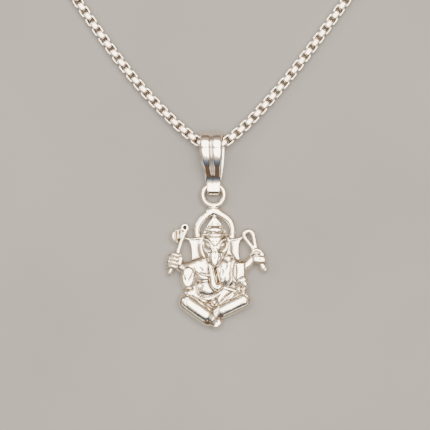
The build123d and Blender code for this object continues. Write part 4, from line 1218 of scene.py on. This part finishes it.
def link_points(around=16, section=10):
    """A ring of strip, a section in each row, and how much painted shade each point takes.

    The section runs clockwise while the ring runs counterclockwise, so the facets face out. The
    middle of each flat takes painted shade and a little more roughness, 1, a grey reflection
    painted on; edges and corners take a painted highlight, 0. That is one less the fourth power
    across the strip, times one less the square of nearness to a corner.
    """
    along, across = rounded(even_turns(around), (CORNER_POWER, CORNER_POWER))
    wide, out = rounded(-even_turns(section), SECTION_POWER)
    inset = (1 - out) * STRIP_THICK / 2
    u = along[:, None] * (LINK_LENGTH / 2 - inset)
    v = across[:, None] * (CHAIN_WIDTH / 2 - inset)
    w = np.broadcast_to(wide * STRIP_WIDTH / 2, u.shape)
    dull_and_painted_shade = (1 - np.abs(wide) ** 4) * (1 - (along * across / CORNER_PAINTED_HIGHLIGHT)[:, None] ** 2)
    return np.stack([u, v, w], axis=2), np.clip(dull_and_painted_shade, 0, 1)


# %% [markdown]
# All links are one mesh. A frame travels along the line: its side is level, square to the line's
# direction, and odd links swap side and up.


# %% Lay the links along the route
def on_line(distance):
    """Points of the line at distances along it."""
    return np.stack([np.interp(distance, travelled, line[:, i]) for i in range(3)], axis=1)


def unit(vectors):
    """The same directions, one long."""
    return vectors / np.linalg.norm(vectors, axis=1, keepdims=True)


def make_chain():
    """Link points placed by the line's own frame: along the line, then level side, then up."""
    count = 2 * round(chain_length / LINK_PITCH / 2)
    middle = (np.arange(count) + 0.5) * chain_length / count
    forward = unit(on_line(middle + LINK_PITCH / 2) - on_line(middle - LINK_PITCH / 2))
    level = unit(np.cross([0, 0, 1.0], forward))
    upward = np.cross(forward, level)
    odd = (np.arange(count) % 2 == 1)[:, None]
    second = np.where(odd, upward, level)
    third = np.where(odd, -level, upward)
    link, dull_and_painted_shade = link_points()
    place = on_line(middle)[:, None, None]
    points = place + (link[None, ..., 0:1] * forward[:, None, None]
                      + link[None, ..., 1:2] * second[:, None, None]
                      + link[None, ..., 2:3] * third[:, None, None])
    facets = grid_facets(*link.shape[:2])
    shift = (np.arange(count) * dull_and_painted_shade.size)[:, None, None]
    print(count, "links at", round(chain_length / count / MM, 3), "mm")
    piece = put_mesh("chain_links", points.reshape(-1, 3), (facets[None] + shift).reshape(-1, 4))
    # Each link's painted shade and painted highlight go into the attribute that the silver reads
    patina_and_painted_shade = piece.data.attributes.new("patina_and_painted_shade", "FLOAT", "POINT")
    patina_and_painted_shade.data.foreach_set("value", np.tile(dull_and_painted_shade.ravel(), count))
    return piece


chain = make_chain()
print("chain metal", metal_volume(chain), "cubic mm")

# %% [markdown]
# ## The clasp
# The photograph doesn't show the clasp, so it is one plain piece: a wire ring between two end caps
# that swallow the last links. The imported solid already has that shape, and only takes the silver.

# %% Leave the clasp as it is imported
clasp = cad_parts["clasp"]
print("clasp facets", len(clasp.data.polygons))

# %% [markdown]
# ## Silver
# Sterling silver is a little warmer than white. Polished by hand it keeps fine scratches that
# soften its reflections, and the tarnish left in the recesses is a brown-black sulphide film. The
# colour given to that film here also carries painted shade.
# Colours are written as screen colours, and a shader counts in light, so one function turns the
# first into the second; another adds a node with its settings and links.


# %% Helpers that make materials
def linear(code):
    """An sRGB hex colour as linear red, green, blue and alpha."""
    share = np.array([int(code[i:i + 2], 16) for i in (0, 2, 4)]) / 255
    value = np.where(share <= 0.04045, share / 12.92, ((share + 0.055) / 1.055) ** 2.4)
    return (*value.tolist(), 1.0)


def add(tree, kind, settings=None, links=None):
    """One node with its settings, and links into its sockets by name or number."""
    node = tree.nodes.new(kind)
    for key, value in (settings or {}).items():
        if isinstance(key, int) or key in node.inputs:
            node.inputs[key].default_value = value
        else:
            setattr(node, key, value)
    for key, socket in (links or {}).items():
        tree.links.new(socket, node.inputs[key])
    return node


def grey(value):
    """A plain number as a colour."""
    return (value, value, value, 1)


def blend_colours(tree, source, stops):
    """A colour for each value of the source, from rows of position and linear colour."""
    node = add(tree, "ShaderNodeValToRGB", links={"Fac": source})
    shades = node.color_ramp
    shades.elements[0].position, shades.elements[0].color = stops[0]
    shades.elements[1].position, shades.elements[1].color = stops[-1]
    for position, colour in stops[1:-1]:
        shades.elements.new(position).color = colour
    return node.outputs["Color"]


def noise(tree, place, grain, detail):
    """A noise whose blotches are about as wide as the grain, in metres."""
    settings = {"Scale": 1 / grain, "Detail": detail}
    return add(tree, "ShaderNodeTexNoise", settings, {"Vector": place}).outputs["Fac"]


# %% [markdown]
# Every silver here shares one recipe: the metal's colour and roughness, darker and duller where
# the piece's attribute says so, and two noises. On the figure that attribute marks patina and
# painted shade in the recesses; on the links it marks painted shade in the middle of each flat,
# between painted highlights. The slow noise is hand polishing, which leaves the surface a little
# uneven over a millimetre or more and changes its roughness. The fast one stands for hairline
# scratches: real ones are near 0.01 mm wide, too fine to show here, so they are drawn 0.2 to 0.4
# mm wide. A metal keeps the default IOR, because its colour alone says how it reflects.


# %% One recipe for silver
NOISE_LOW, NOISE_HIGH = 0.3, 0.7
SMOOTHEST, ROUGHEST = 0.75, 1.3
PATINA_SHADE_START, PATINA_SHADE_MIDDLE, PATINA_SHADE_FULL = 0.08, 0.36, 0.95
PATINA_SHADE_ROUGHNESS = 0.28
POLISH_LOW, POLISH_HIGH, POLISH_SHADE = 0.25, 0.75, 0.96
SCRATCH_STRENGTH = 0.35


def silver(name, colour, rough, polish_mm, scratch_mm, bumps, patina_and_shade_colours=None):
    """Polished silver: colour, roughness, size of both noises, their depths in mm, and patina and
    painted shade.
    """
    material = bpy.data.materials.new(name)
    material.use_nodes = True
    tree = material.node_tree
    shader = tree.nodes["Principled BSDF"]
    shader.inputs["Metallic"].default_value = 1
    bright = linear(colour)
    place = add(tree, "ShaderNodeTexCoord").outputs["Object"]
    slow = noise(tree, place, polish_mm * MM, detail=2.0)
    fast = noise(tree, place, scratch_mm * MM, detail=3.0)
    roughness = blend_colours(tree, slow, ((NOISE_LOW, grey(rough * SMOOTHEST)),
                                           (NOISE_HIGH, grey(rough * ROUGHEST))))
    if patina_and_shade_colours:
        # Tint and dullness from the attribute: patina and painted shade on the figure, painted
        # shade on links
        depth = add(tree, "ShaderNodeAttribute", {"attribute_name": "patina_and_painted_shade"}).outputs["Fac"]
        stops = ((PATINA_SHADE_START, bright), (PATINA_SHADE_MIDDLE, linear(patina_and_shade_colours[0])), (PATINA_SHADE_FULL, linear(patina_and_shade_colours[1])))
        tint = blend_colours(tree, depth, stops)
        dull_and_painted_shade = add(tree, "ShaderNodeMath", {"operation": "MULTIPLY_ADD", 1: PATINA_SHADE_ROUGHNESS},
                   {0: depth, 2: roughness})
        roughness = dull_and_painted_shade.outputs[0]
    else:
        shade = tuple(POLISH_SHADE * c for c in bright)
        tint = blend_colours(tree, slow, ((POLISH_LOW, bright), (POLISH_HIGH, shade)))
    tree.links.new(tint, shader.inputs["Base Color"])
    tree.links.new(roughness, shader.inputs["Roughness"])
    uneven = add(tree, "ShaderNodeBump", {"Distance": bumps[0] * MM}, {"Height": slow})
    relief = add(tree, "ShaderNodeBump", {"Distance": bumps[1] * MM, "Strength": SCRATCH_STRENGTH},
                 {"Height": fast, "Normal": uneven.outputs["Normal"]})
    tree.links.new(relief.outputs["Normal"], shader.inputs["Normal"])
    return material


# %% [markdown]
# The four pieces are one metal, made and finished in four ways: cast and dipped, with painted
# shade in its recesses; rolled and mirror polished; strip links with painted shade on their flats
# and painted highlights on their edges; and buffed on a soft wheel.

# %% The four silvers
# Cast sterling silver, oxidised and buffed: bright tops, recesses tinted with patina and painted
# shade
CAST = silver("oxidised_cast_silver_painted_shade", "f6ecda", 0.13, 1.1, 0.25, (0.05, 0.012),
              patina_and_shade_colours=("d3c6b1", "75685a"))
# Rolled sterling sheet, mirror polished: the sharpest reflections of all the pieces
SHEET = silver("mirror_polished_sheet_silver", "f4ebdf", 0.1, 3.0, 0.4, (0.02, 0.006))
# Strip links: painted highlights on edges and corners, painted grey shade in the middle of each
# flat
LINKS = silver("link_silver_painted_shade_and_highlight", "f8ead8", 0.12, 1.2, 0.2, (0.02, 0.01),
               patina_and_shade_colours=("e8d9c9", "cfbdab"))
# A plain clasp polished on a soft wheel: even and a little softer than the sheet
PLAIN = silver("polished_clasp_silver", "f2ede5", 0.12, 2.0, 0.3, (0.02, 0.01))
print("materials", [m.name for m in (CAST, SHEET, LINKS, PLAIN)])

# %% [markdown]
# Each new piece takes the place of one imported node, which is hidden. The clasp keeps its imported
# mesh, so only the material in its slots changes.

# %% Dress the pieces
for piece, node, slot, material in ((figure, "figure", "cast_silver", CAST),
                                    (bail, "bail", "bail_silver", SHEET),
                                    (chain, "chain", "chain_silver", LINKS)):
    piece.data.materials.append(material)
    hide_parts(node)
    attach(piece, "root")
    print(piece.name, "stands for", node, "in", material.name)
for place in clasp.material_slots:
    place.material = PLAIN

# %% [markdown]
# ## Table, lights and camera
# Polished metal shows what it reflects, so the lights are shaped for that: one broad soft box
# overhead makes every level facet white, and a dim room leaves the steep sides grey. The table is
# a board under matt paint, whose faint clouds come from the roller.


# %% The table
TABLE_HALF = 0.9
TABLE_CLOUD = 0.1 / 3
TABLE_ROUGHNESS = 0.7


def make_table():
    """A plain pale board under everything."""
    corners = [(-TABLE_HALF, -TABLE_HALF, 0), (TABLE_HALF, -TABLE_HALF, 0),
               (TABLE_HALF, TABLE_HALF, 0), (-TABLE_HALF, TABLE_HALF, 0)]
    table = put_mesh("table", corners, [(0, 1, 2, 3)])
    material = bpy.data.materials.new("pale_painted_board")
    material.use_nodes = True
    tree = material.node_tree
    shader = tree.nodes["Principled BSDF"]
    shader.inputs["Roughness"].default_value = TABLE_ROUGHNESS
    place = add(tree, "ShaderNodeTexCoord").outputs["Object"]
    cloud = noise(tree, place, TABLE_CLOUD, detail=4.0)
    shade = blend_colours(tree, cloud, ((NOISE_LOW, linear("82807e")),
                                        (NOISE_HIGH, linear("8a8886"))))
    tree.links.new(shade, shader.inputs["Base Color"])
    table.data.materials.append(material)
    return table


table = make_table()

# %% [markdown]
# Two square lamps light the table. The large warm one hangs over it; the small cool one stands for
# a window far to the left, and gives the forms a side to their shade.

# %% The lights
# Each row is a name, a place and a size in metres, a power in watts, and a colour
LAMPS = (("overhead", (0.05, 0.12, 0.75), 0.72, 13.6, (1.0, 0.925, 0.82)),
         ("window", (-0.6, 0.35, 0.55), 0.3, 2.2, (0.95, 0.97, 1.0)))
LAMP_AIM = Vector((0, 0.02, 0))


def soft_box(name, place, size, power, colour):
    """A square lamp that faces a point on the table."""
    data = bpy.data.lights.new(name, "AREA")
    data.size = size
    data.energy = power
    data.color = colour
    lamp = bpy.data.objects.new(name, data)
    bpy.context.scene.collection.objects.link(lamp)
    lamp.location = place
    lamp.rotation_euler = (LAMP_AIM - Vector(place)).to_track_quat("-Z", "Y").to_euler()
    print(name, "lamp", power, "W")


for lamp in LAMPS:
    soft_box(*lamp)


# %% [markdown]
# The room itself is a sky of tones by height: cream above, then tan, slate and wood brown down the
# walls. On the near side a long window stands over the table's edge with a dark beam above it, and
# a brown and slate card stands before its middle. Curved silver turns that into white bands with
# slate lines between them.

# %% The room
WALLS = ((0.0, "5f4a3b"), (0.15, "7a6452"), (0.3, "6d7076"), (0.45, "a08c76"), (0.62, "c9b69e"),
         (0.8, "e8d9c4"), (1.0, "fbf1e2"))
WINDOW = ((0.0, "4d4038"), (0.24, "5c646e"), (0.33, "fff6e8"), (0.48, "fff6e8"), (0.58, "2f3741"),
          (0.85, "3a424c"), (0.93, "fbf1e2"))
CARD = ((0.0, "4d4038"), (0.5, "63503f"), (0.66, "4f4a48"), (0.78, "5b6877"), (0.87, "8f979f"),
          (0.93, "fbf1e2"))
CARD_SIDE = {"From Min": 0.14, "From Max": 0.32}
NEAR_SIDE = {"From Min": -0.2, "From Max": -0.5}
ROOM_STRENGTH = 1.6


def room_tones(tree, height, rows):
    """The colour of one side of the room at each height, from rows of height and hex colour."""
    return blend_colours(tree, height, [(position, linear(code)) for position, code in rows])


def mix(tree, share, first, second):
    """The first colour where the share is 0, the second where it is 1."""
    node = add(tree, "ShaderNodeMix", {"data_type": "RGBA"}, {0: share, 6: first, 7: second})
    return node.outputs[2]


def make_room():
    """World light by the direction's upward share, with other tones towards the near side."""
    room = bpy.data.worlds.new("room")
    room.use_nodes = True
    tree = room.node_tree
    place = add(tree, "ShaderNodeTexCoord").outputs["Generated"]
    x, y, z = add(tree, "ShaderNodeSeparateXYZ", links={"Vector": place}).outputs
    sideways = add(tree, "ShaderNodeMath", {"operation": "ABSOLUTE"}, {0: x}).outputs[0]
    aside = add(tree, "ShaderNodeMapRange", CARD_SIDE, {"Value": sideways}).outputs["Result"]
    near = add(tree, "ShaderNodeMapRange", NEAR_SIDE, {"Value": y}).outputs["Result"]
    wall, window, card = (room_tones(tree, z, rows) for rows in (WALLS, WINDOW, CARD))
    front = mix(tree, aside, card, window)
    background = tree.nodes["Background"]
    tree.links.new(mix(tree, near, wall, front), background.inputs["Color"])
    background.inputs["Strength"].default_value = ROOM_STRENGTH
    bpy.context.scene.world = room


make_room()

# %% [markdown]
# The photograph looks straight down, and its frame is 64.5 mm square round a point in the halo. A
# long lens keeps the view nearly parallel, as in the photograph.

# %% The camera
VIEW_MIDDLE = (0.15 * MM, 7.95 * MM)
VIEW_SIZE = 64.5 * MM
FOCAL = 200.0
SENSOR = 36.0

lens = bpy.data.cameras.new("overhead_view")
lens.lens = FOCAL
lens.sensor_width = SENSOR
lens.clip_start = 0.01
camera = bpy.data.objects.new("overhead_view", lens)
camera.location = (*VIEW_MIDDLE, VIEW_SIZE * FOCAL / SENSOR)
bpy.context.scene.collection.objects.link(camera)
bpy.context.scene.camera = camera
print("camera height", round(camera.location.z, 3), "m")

* * *

▶ **Goal**: Give back exactly the lines running from the line that contains "hide_parts(node)" through the line that contains "TABLE_ROUGHNESS = 0.7", and nothing outside them.

▶ **Solution for this problem**:
    hide_parts(node)
    attach(piece, "root")
    print(piece.name, "stands for", node, "in", material.name)
for place in clasp.material_slots:
    place.material = PLAIN

# %% [markdown]
# ## Table, lights and camera
# Polished metal shows what it reflects, so the lights are shaped for that: one broad soft box
# overhead makes every level facet white, and a dim room leaves the steep sides grey. The table is
# a board under matt paint, whose faint clouds come from the roller.


# %% The table
TABLE_HALF = 0.9
TABLE_CLOUD = 0.1 / 3
TABLE_ROUGHNESS = 0.7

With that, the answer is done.